Secondly, build your work rhythm and personal operating rhythm around this new reality. Be disciplined. About your fitness, about your rest, about time with each other at home. Don't try to blend work stuff and home life. Do work stuff during "work time," and home stuff during normal time. On deployment, you must try to keep work and "normal" stuff separate. Otherwise both are a distraction to the other, and dilute intentionality.
Thirdly, use what author Robert Greene calls Alive Time. Greene says there are two kinds of time in life, Alive Time and Dead Time. Dead Time is when we're passive and biding. Alive Time is us learning and acting and leveraging every second towards our future. It's pretty standard for folks on deployment to learn a language, finish a college degree, read tons of books, and get in the best shape of their lives. One of my best buddies did 5,000 pull-ups in 30 days. You can do the math. Email me if you complete it. By the way, this buddy finished it in 20 days.
Two other things you might realize on deployment. How your priorities get put into order, and how quickly you find out what things with respect to work are absolutely essential, and which things are fluff.

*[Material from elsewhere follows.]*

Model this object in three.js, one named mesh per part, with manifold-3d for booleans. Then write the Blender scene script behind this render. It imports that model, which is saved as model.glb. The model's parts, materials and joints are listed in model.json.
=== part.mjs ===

As World War I veteran of trench warfare, Erich Maria Remarque, and author of All Quiet on the Western Front wrote,
“Everyone knows that drill (formal marching) ceases at the front lines, and begins again a few miles behind, with all the absurdities of saluting and parade.”
Maybe the single most important thing to remember right now is you can do this! You can do it. Seriously. You have it in you. I'm not tossing anyone some empty, bullshit encouragement by saying this either. We've done it tons of times. My wife has done it. My friends and teammates, and their wives have done it. There's no special training that prepares anyone to deal with this type of situation. You only do it one day at a time. One disciplined, and intentionally planned, day at a time.